For some reason, people are still surprised that conservatism has diminished to its reactive core of highly-motivated true believers. A movement born of evangelical racism that responded to Ronald Reagan’s encoded charisma, and that has actively undermined its chosen political party since 1992 whenever it could not have its way, is still shocking! all those rational people inside the Beltway with their seemingly-irrational behavior. Yes, “real Republicans” are proud of their success at making the GOP more extreme, but they are also impatient from waiting so long for the promised land where the GOP promotes their most insane agenda items as national public policy.

While tea parties are a conservative brand born of the religious right, their fundamentalism is not identifiable by leaders, denominational identities, or even an explicit sectarianism. Instead, tea parties must be understood as a discrete, but related, phenomenon:

A new analysis by the Pew Research Center’s Forum on Religion & Public Life finds that Tea Party supporters tend to have conservative opinions not just about economic matters, but also about social issues such as abortion and same-sex marriage. In addition, they are much more likely than registered voters as a whole to say that their religion is the most important factor in determining their opinions on these social issues. And they draw disproportionate support from the ranks of white evangelical Protestants.

The analysis shows that most people who agree with the religious right also support the Tea Party. But support for the Tea Party is not synonymous with support for the religious right.

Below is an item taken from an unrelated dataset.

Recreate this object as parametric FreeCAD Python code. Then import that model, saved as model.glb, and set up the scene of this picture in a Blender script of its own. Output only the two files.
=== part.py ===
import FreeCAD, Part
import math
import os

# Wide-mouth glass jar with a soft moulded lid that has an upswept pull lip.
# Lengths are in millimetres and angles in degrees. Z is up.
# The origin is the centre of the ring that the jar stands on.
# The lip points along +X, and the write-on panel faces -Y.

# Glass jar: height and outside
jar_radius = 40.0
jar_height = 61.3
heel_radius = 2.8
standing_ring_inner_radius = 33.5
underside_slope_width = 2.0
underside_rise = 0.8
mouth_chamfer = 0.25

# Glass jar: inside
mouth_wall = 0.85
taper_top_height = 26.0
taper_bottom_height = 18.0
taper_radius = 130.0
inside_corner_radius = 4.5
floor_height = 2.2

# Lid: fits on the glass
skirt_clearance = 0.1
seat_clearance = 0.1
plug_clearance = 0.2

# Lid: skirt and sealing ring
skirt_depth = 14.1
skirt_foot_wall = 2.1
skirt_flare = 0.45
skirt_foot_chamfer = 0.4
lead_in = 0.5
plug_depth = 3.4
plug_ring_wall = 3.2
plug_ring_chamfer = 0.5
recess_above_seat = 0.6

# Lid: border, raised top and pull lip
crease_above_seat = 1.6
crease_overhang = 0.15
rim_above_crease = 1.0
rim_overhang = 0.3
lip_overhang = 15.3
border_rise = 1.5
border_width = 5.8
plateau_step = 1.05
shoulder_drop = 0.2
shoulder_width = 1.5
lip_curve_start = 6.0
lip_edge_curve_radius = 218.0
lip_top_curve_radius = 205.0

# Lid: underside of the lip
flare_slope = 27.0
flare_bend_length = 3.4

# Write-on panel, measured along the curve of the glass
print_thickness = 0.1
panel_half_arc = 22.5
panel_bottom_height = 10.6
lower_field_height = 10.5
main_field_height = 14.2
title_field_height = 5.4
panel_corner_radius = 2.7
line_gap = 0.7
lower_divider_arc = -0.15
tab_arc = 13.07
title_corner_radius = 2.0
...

Rather than wait for a top-down counterrevolution against modernity, tea parties have turned our state governments into laboratories for tax cuts, climate change denial, “Agenda 21” lunacy, anti-sharia laws, and most tellingly, another wave of creative new abortion restrictions. The last one is significant, because tea party activists sometimes go to great lengths to deny the meaningfulness of their ideological overlap with the evangelical right, but in practice tea parties invariably default to the kind of patriarchal authoritarianism represented by the Hobby Lobby decision.

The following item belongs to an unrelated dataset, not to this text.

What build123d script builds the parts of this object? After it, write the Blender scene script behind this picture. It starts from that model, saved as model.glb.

As Schwartz points out in his article, the ‘bible’ of tea parties is the United States Constitution — or rather, tea partiers’ own vision of it as a dead letter that was set in stone tablets by their god at the top of Mount Vernon. From the Bureau of Land Management to the Federal Reserve to food stamps, every activity they dislike in the modern-day federal government is deemed an “unconstitutional” violation of their god’s plan. This reading is only as literalist as ideological consistency allows: the same people who argue for the broadest possible interpretation of the Tenth Amendment are just as likely to argue that the words “promote the general welfare” in the preamble somehow don’t mean what they plainly say. Cliven Bundy’s fanatics are still pretending that the plain language of the clause in Article IV, Section 3 allowing Congress to regulate federal properties somehow doesn’t mean the federal government has a right to own property. Like committed cultists, they will never, ever stop pushing this line, no matter how bizarre they seem to the rest of us.

You might think this would create tensions with Christians, who are called upon to oppose the dehumanizing idolatry of mammon. Unlike their Jesus, the god of tea parties doesn’t care about social justice, or healing the sick, or caring for the poor. But so far, those dissonances have not disturbed the conservative culture war coalition in any appreciable way, nor am I holding my breath waiting to see it happen; their united, existential war against a godless 21st Century is simply far too important to them.

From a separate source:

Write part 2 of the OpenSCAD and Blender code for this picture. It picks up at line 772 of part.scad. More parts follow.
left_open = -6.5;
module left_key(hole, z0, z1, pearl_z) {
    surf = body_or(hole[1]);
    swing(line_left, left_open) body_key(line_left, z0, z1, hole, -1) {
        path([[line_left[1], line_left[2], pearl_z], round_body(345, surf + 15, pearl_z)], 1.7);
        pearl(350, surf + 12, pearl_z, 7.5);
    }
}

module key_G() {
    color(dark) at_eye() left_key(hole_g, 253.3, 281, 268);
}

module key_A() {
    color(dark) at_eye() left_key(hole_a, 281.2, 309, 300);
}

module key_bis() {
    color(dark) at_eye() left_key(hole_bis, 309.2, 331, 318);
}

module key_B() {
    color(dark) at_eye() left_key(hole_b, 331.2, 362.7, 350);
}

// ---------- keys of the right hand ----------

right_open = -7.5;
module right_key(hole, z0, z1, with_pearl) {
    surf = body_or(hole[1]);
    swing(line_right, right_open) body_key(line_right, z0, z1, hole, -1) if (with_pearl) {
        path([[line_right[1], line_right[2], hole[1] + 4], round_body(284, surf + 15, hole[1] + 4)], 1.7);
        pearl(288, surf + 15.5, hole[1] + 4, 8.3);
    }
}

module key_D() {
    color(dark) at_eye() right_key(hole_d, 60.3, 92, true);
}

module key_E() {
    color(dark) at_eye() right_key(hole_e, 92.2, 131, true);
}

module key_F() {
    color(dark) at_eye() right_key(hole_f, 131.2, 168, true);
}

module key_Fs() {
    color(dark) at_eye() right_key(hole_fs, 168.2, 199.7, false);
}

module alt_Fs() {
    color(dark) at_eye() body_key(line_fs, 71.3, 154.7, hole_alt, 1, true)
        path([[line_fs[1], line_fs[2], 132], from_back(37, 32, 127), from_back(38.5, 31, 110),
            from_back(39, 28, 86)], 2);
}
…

3 thoughts on “Tea Parties As A Fundamentalist Religious Movement”
  1. Tea bag politics and religious fundamentalism may be different things, but they tend to appeal to the same personality type. A personality that sees the world in black and white absolutes.

  2. “The last one is significant, because tea party activists sometimes go to great lengths to deny the meaningfulness of their ideological overlap with the evangelical right, but in practice tea parties invariably default to the kind of patriarchal authoritarianism represented by the Hobby Lobby decision.”

    A point that also highlights the Dominionist Movement in some aspects, “Not all Christians are Dominionists, but all Dominonists claim Christianity.” As there are those in the Realm that deny its existence or influence.